"Negli anni c'è stata una deresponsabilizzazione del legislatore in Italia"

L'avvocato Marisa Marraffino a Lumsanews "Bisogna far parlare di più i bambini"

L’avvocato Marisa Marraffino, esperto in reati informatici, ha spiegato a Lumsanews l’importanza di un apparato normativo chiaro e univoco a livello mondiale per le piattaforme online.

A fronte dei recenti fatti di cronaca, pensa che parte del problema sia la mancanza di norme adeguate?

“Il problema è più ampio perché si deve capire qual è la responsabilità dei social: se si cercano le challenge su Tik Tok, queste vengono presentate come giochi, ma non lo sono e rappresentano situazioni che possono mettere a rischio i bambini. Quando segnaliamo questi contenuti alle varie piattaforme, non sempre vengono rimossi. Questo succede perché il giudizio di pericolosità di quel video spesso è affidato alle piattaforme, non c’è una legge che dica quali siano i criteri per i quali è obbligatorio che  intervengano. Il problema è che non c’è una normativa di fondo che coordini le responsabilità dei social”.

Come si deve affrontare la questione delle sfide online con i bambini?
“Oggi ci chiedono di raccontare i rischi della rete ai bambini. Io vorrei sfatare un mito, cioè che non è detto che dietro questi suicidi ci siano le sfide online, in Italia ci sono 500 suicidi l’anno di bambini. Il problema è che dovremmo far parlare molto di più i bambini”.

Quindi qual è il ruolo dell’adulto? 

“L’adulto deve ascoltare, soprattutto nell’età evolutiva del bambino che è l’infanzia. Se invece vado nelle scuole a raccontare questa realtà rischio di essere traumatizzante, anche perché non tutti i bambini si imbattono in quelle cose. A mio parere sono gli adulti ad essere inadeguati, sia nell’affrontare queste situazioni sia nella responsabilità che oggi si tende a perdere. L’adulto insegnante, l’adulto genitore deve essere molto umile nel capire che queste cose possono succedere, e possono succedere a tutti. Quindi il richiamo che dobbiamo fare è alla coscienza di tutti”.

Dal punto di vista normativo, può essere applicato il reato di istigazione al suicidio alle sfide online?

“A mio parere tecnicamente no.

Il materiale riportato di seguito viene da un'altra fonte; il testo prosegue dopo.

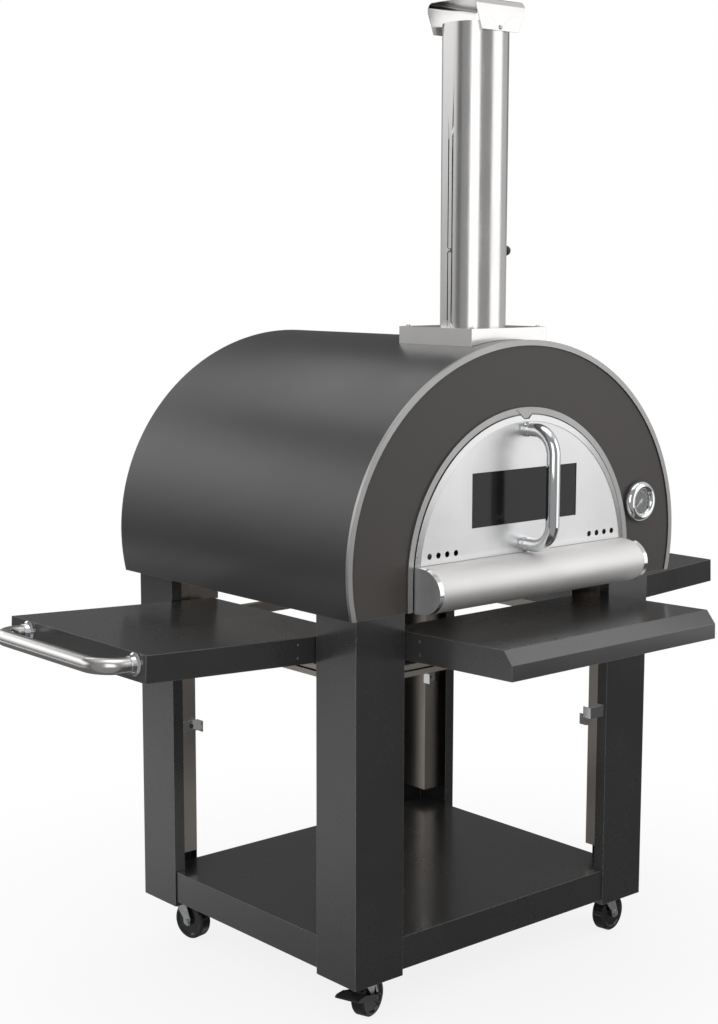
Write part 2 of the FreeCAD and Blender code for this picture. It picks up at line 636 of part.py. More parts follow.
def flue_hole(extra):
    return rod(FLUE_R + extra, (0, FLUE_Y, DOME_Z), (0, FLUE_Y, BOX_TOP + 50))


def outer_shell():
    """Wrapped arch skin from the front trim to the rear panel."""
    skin = shell_arch(0, BODY_Y0 + 5, BODY_Y1 - SHEET).cut(
        shell_arch(THIN, BODY_Y0, BODY_Y1, BODY_BOTTOM - 1))
    return skin.cut(flue_hole(0.5))


def front_panel():
    panel = shell_arch(THIN, BODY_Y0 + 3, BODY_Y0 + 3 + SHEET, BODY_BOTTOM)
    panel = panel.cut(mouth_block(MOUTH_R - 4, BODY_Y0 - 5, BODY_Y0 + 10, BODY_BOTTOM - 1))
    return panel.cut(rod(6.0, (GAUGE_X, BODY_Y0 - 5, GAUGE_Z), (GAUGE_X, BODY_Y0 + 10, GAUGE_Z)))


def front_edge_trim():
    """Bright angle trim around the front edge of the arch."""
    outside, lap = 1.2, 2.0
    block = shell_arch(-outside, BODY_Y0, BODY_Y0 + EDGE_WRAP)
    ring = block.cut(shell_arch(0, BODY_Y0 + lap, BODY_Y0 + EDGE_WRAP + 1, BODY_BOTTOM - 1))
    return ring.cut(shell_arch(EDGE_TRIM, BODY_Y0 - 1, BODY_Y0 + EDGE_WRAP + 1, BODY_BOTTOM - 1))


def rear_panel():
    """Back cover with a shallow pressed border."""
    panel = shell_arch(0, BODY_Y1 - SHEET, BODY_Y1)
    return panel.cut(shell_arch(40, BODY_Y1 - SHEET - 1, BODY_Y1 - SHEET + 0.5, BODY_BOTTOM + 40))


def base_pan():
    """Floor of the body, with its edges folded up inside the skin."""
    half = SHELL_A * math.sqrt(1 - ((BODY_BOTTOM - SHELL_Z) / SHELL_B) ** 2) - THIN - 0.6
    pan = box(-half, half, BODY_Y0 + 5, BODY_Y1 - SHEET, BODY_BOTTOM, BODY_BOTTOM + SHEET)
    back = box(-half, half, BODY_Y1 - 2 * SHEET, BODY_Y1 - SHEET, BODY_BOTTOM, BODY_BOTTOM + 20)
    return pan.fuse(back).removeSplitter()


def insulation():
    """Ceramic fibre blanket that fills the space between the vault and the skin."""
    y0, y1 = BODY_Y0 + 8, BODY_Y1 - SHEET - 3
    blanket = shell_arch(4, y0, y1, BODY_BOTTOM + 24)
    inner = arch(DOME_A + 1, DOME_B + 1, DOME_Z, TRAY_Z - 1, y0 - 1, DOME_Y1 + 3)
    blanket = blanket.cut(inner)
    blanket = blanket.cut(box(-HEARTH_HALF_X - 8, HEARTH_HALF_X + 8, y0 - 1, DOME_Y1 + 3,
                              BODY_BOTTOM, TRAY_Z + 1))
    blanket = blanket.cut(flue_hole(COLLAR_FLANGE + 1))
    return blanket.cut(rod(STEM_R + 1, (GAUGE_X, y0 - 1, GAUGE_Z), (GAUGE_X, STEM_TIP_Y + 2, GAUGE_Z)))


def inner_dome():
    """Stainless vault with a closed back, open towards the mouth."""
    vault = arch(DOME_A, DOME_B, DOME_Z, TRAY_Z + 3, DOME_Y0, DOME_Y1).cut(
        arch(DOME_A - SHEET, DOME_B - SHEET, DOME_Z, TRAY_Z - 1, DOME_Y0 - 1, DOME_Y1 - SHEET))
    front = arch(DOME_A - SHEET, DOME_B - SHEET, DOME_Z, TRAY_Z + 3, DOME_Y0, DOME_Y0 + SHEET)
    front = front.cut(mouth_block(STOP_R, DOME_Y0 - 5, DOME_Y0 + 10, TRAY_Z - 1))
    return vault.fuse(front).cut(rod(FLUE_R - 6, (0, FLUE_Y, DOME_Z), (0, FLUE_Y, BOX_TOP)))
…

Dal punto di vista giuridico quella norma prevede che ci sia un ‘contributo agevolatore’ al suicidio e che ci sia anche l’intenzione di indurre una persona al suicidio. Manca proprio l’elemento materiale, oltre che soggettivo, del reato. Quelle sfide parlano sempre di ‘giochi’ e spesso compare proprio la scritta “state attenti, non lo fate”. Quindi, dal punto di vista di chi carica o condivide il video, ci si può difendere in giudizio. La piattaforma si può difendere con le stesse motivazioni”. 

Cosa propone per risolvere il problema dei minori in rete? 

“C’è stata una deresponsabilizzazione del legislatore. Nessuno in Italia ha fatto una disciplina organica. Non sono convinta che la strada penale sia l’unica soluzione possibile: ci potrebbero essere soluzioni più veloci come quella amministrativa, cioè creare un codice di autodisciplina per i social. Video del genere in televisione non andrebbero mai, quindi c’è proprio una differenza tra media”.